Your objective:
Would you return all of this data exactly, leaving nothing out?

Input:
(begin)
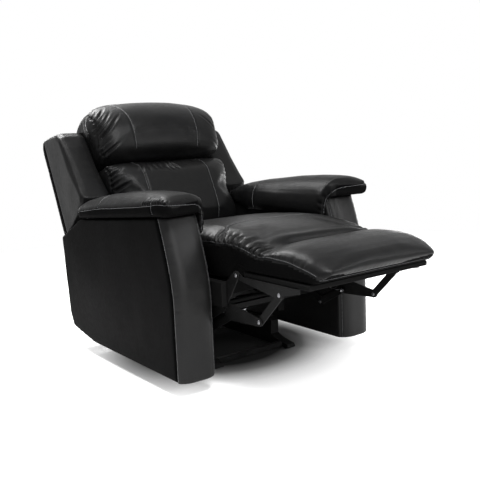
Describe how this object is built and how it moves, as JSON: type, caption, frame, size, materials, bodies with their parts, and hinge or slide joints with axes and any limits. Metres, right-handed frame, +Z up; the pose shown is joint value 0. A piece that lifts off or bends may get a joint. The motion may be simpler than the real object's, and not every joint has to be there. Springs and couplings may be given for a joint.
{
  "type": "rocking recliner armchair",
  "caption": "Black leather rocking recliner with pillow arms, winged three-panel back, domed headrest and a chaise footrest on a folding steel linkage.",
  "frame": {"origin": "on the floor under the middle of the chair's whole length and width, footrest out as pictured", "axes": "+Z up, the chair faces -Y, +X is the sitter's left"},
  "size_m": [0.984, 1.6798, 1.0707],
  "materials": {
    "leather": "semi-matte, fine grain",
    "leather_pads": "soft sheen, fine grain, creased",
    "steel": "black satin paint",
    "spring_steel": "zinc plated wire",
    "lining": "black lining cloth over timber and plywood",
    "wood": "bare sawn frame timber and plywood",
    "black_plastic": "moulded, satin"
  },
  "bodies": {
    "base": {"base_rail_left": "steel", "base_rail_right": "steel", "base_front_rail": "steel", "base_rear_rail": "steel", "base_glide_front_left": "black_plastic", "base_glide_front_right": "black_plastic", "base_glide_rear_left": "black_plastic", "base_glide_rear_right": "black_plastic", "rocker_spring_left": "spring_steel", "rocker_spring_right": "spring_steel"},
    "chassis": {"rocker_cam_left": "steel", "rocker_cam_right": "steel", "chassis_tube_front": "steel", "chassis_tube_rear": "steel", "mechanism_plate_left": "steel", "mechanism_plate_right": "steel", "seat_rail_left": "lining", "seat_rail_right": "lining", "seat_front_rail": "lining", "seat_rear_rail": "wood", "seat_spring_1": "spring_steel", "seat_spring_2": "spring_steel", "seat_spring_3": "spring_steel", "seat_cushion": "leather_pads", "arm_panel_left": "leather", "arm_panel_right": "leather", "arm_core_left": "leather", "arm_core_right": "leather", "arm_pad_left": "leather_pads", "arm_pad_right": "leather_pads", "rear_stretcher": "leather", "release_bezel": "black_plastic", "footrest_spring_left": "spring_steel", "footrest_spring_right": "spring_steel"},
    "footrest": {"footrest_board": "lining", "footrest_pad": "leather_pads", "chaise_bridge_pad": "leather_pads", "footrest_bracket_left": "steel", "footrest_bracket_right": "steel"},
    "cranks": {"ottoman_crank_left": "steel", "ottoman_crank_right": "steel"},
    "couplers": {"ottoman_coupler_left": "steel", "ottoman_coupler_right": "steel"},
    "torque_shaft": {"torque_tube": "steel"},
    "drive_links": {"drive_link_left": "steel", "drive_link_right": "steel"},
    "back": {"back_board": "lining", "back_bracket_left": "steel", "back_bracket_right": "steel", "back_wing_left": "leather", "back_wing_right": "leather", "outside_back": "leather", "lower_back_cushion": "leather_pads", "headrest_cushion": "leather_pads"},
    "release": {"release_paddle": "black_plastic"}
  },
  "joints": [
    {"name": "rock", "type": "hinge", "parent": "base", "child": "chassis", "pos_m": [0, 0.105, 0.12], "axis": [1, 0, 0], "range_deg": [-7, 4], "stiffness_Nm_per_rad": 2200, "deforming": ["rocker_spring_left", "rocker_spring_right"]},
    {"name": "footrest_fold", "type": "hinge", "parent": "chassis", "child": "footrest", "pos_m": [0, -0.445, 0.43], "axis": [1, 0, 0], "range_deg": [0, 75], "deforming": ["footrest_spring_left", "footrest_spring_right"]},
    {"name": "crank_turn", "type": "hinge", "parent": "chassis", "child": "cranks", "pos_m": [0, -0.335, 0.32], "axis": [1, 0, 0], "range_deg": [0, 75]},
    {"name": "coupler_swing", "type": "hinge", "parent": "cranks", "child": "couplers", "pos_m": [0, -0.555, 0.285], "axis": [1, 0, 0], "range_deg": [-75, 0]},
    {"name": "torque_turn", "type": "hinge", "parent": "chassis", "child": "torque_shaft", "pos_m": [0, -0.205, 0.25], "axis": [1, 0, 0], "range_deg": [0, 75]},
    {"name": "drive_swing", "type": "hinge", "parent": "torque_shaft", "child": "drive_links", "pos_m": [0, -0.26, 0.205], "axis": [1, 0, 0], "range_deg": [-75, 0]},
    {"name": "back_recline", "type": "hinge", "parent": "chassis", "child": "back", "pos_m": [0, 0.405, 0.42], "axis": [-1, 0, 0], "range_deg": [0, 30]},
    {"name": "release_pull", "type": "hinge", "parent": "chassis", "child": "release", "pos_m": [-0.2761, -0.12, 0.627], "axis": [0, -1, 0], "range_deg": [0, 30], "stiffness_Nm_per_rad": 0.4}
  ],
  "couplings": [
    {"joint": "crank_turn", "follows": "footrest_fold", "ratio": 1},
    {"joint": "coupler_swing", "follows": "footrest_fold", "ratio": -1},
    {"joint": "torque_turn", "follows": "footrest_fold", "ratio": 1},
    {"joint": "drive_swing", "follows": "footrest_fold", "ratio": -1}
  ]
}
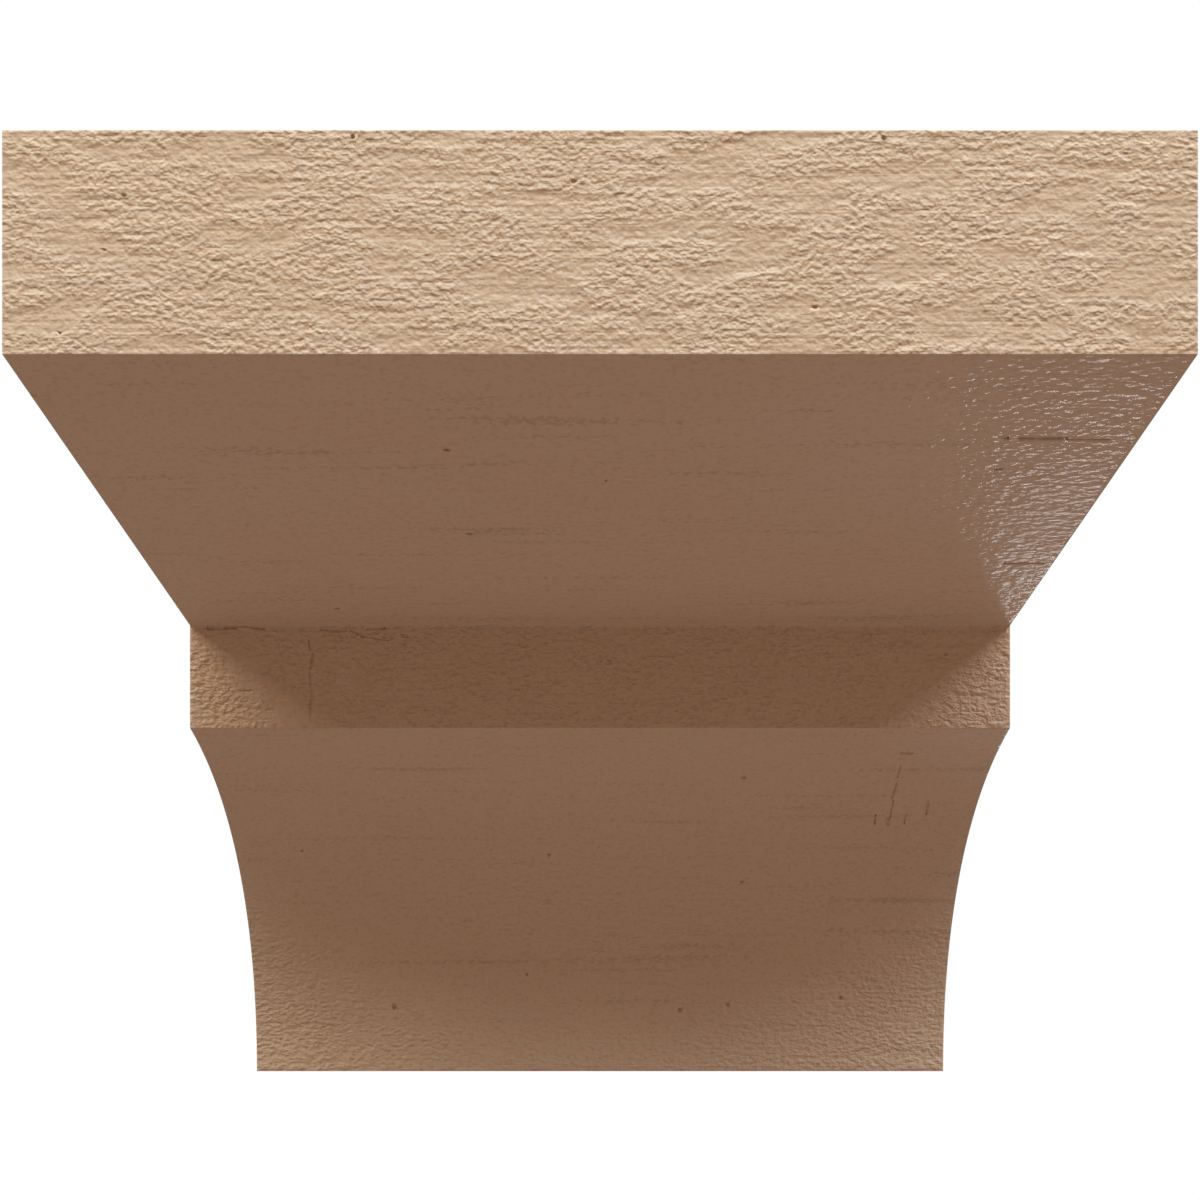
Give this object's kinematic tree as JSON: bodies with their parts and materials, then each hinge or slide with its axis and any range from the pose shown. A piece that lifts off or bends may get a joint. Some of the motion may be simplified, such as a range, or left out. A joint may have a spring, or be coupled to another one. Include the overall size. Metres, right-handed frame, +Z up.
{
  "type": "corbel",
  "caption": "Plain moulded wall corbel: thick nose, soffit sloping to the wall, upright step and a long hollow cove; flat back for the wall, flat top to carry a shelf or beam end.",
  "frame": {"origin": "middle of the flat back face, where the block is fixed to the wall", "axes": "+Z up, -Y out from the wall towards the viewer, X along the wall; the wall is the plane y = 0"},
  "size_m": [0.2032, 0.2032, 0.2032],
  "materials": {
    "primed_urethane": "rigid cast urethane with a sandblasted timber grain, matt tan primer"
  },
  "bodies": {
    "root": {"corbel": "primed_urethane"}
  },
  "joints": []
}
(end)
Completed task:
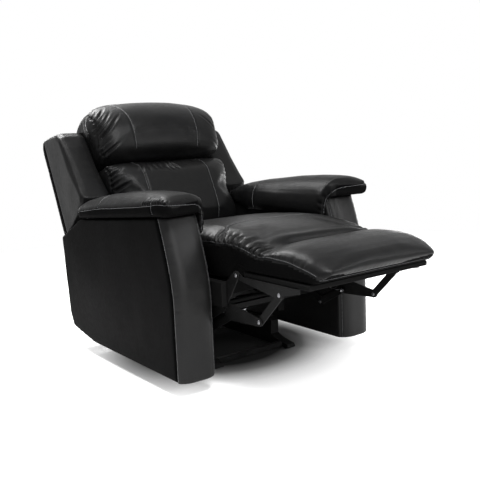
Describe how this object is built and how it moves, as JSON: type, caption, frame, size, materials, bodies with their parts, and hinge or slide joints with axes and any limits. Metres, right-handed frame, +Z up; the pose shown is joint value 0. A piece that lifts off or bends may get a joint. The motion may be simpler than the real object's, and not every joint has to be there. Springs and couplings may be given for a joint.
{
  "type": "rocking recliner armchair",
  "caption": "Black leather rocking recliner with pillow arms, winged three-panel back, domed headrest and a chaise footrest on a folding steel linkage.",
  "frame": {"origin": "on the floor under the middle of the chair's whole length and width, footrest out as pictured", "axes": "+Z up, the chair faces -Y, +X is the sitter's left"},
  "size_m": [0.984, 1.6798, 1.0707],
  "materials": {
    "leather": "semi-matte, fine grain",
    "leather_pads": "soft sheen, fine grain, creased",
    "steel": "black satin paint",
    "spring_steel": "zinc plated wire",
    "lining": "black lining cloth over timber and plywood",
    "wood": "bare sawn frame timber and plywood",
    "black_plastic": "moulded, satin"
  },
  "bodies": {
    "base": {"base_rail_left": "steel", "base_rail_right": "steel", "base_front_rail": "steel", "base_rear_rail": "steel", "base_glide_front_left": "black_plastic", "base_glide_front_right": "black_plastic", "base_glide_rear_left": "black_plastic", "base_glide_rear_right": "black_plastic", "rocker_spring_left": "spring_steel", "rocker_spring_right": "spring_steel"},
    "chassis": {"rocker_cam_left": "steel", "rocker_cam_right": "steel", "chassis_tube_front": "steel", "chassis_tube_rear": "steel", "mechanism_plate_left": "steel", "mechanism_plate_right": "steel", "seat_rail_left": "lining", "seat_rail_right": "lining", "seat_front_rail": "lining", "seat_rear_rail": "wood", "seat_spring_1": "spring_steel", "seat_spring_2": "spring_steel", "seat_spring_3": "spring_steel", "seat_cushion": "leather_pads", "arm_panel_left": "leather", "arm_panel_right": "leather", "arm_core_left": "leather", "arm_core_right": "leather", "arm_pad_left": "leather_pads", "arm_pad_right": "leather_pads", "rear_stretcher": "leather", "release_bezel": "black_plastic", "footrest_spring_left": "spring_steel", "footrest_spring_right": "spring_steel"},
    "footrest": {"footrest_board": "lining", "footrest_pad": "leather_pads", "chaise_bridge_pad": "leather_pads", "footrest_bracket_left": "steel", "footrest_bracket_right": "steel"},
    "cranks": {"ottoman_crank_left": "steel", "ottoman_crank_right": "steel"},
    "couplers": {"ottoman_coupler_left": "steel", "ottoman_coupler_right": "steel"},
    "torque_shaft": {"torque_tube": "steel"},
    "drive_links": {"drive_link_left": "steel", "drive_link_right": "steel"},
    "back": {"back_board": "lining", "back_bracket_left": "steel", "back_bracket_right": "steel", "back_wing_left": "leather", "back_wing_right": "leather", "outside_back": "leather", "lower_back_cushion": "leather_pads", "headrest_cushion": "leather_pads"},
    "release": {"release_paddle": "black_plastic"}
  },
  "joints": [
    {"name": "rock", "type": "hinge", "parent": "base", "child": "chassis", "pos_m": [0, 0.105, 0.12], "axis": [1, 0, 0], "range_deg": [-7, 4], "stiffness_Nm_per_rad": 2200, "deforming": ["rocker_spring_left", "rocker_spring_right"]},
    {"name": "footrest_fold", "type": "hinge", "parent": "chassis", "child": "footrest", "pos_m": [0, -0.445, 0.43], "axis": [1, 0, 0], "range_deg": [0, 75], "deforming": ["footrest_spring_left", "footrest_spring_right"]},
    {"name": "crank_turn", "type": "hinge", "parent": "chassis", "child": "cranks", "pos_m": [0, -0.335, 0.32], "axis": [1, 0, 0], "range_deg": [0, 75]},
    {"name": "coupler_swing", "type": "hinge", "parent": "cranks", "child": "couplers", "pos_m": [0, -0.555, 0.285], "axis": [1, 0, 0], "range_deg": [-75, 0]},
    {"name": "torque_turn", "type": "hinge", "parent": "chassis", "child": "torque_shaft", "pos_m": [0, -0.205, 0.25], "axis": [1, 0, 0], "range_deg": [0, 75]},
    {"name": "drive_swing", "type": "hinge", "parent": "torque_shaft", "child": "drive_links", "pos_m": [0, -0.26, 0.205], "axis": [1, 0, 0], "range_deg": [-75, 0]},
    {"name": "back_recline", "type": "hinge", "parent": "chassis", "child": "back", "pos_m": [0, 0.405, 0.42], "axis": [-1, 0, 0], "range_deg": [0, 30]},
    {"name": "release_pull", "type": "hinge", "parent": "chassis", "child": "release", "pos_m": [-0.2761, -0.12, 0.627], "axis": [0, -1, 0], "range_deg": [0, 30], "stiffness_Nm_per_rad": 0.4}
  ],
  "couplings": [
    {"joint": "crank_turn", "follows": "footrest_fold", "ratio": 1},
    {"joint": "coupler_swing", "follows": "footrest_fold", "ratio": -1},
    {"joint": "torque_turn", "follows": "footrest_fold", "ratio": 1},
    {"joint": "drive_swing", "follows": "footrest_fold", "ratio": -1}
  ]
}
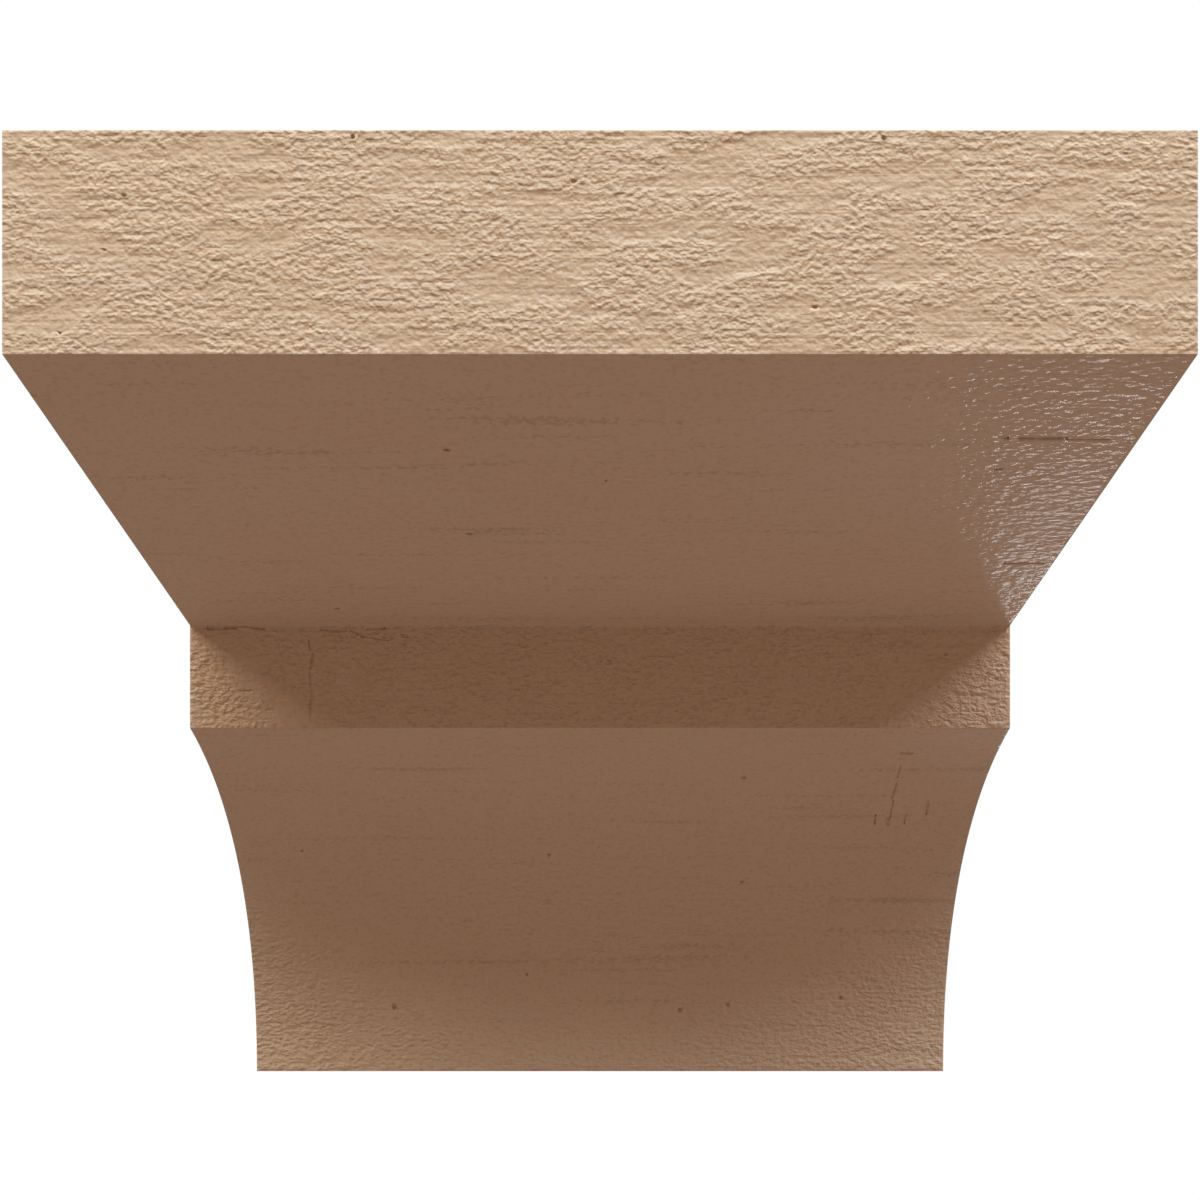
Give this object's kinematic tree as JSON: bodies with their parts and materials, then each hinge or slide with its axis and any range from the pose shown. A piece that lifts off or bends may get a joint. Some of the motion may be simplified, such as a range, or left out. A joint may have a spring, or be coupled to another one. Include the overall size. Metres, right-handed frame, +Z up.
{
  "type": "corbel",
  "caption": "Plain moulded wall corbel: thick nose, soffit sloping to the wall, upright step and a long hollow cove; flat back for the wall, flat top to carry a shelf or beam end.",
  "frame": {"origin": "middle of the flat back face, where the block is fixed to the wall", "axes": "+Z up, -Y out from the wall towards the viewer, X along the wall; the wall is the plane y = 0"},
  "size_m": [0.2032, 0.2032, 0.2032],
  "materials": {
    "primed_urethane": "rigid cast urethane with a sandblasted timber grain, matt tan primer"
  },
  "bodies": {
    "root": {"corbel": "primed_urethane"}
  },
  "joints": []
}